I absolutely agree with my hon. Friend and join him in celebrating all of Grace Gourlay’s achievements.
Skills England will work together with combined authorities and other places with devolved deals, as well as with other regional organisations such as employer representation bodies, to ensure that regional and national skills needs are met at all levels, from essential skills to those delivered via higher education, in line with the forthcoming industrial strategy.
To support our aim to ensure more local say in skills provision, local skills improvement plans, or LSIPs, provide an agreed set of actionable priorities that employers, providers and other stakeholders in the local area can get behind, to drive change and help to make technical education and training more responsive to local labour market and employer needs.
Since autumn 2022, the designated employer representative bodies leading the LSIPs have engaged thousands of local businesses on their skills needs, helping to forge new and dynamic relationships between businesses, skills providers and other stakeholders in the skills system. The plans are a valuable source of information and will provide important intelligence for the newly established Skills England.

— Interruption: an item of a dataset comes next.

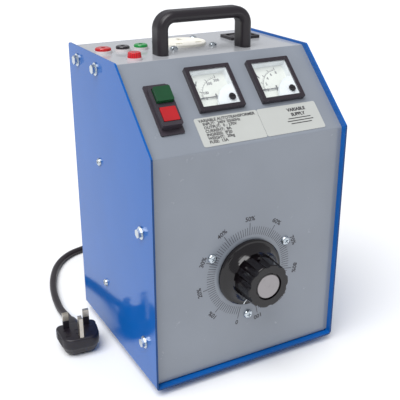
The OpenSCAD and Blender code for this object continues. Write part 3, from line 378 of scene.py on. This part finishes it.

A £165 million local skills improvement fund has been made available across all areas of the country to support providers to respond collaboratively to the skills needs identified in the plans. I am aware that a local collaboration of colleges in my hon. Friend the Member for Tipton and Wednesbury’s local area, which is led by Solihull College and University Centre, has been awarded £10.3 million of funding to support the west midlands LSIP’s priority actions. For example, Dudley College of Technology is leading a project that has received £2.1 million to support an expansion of the regional electrification and engineering technical training offer, capital investment is being used to upgrade existing facilities and offer new provision.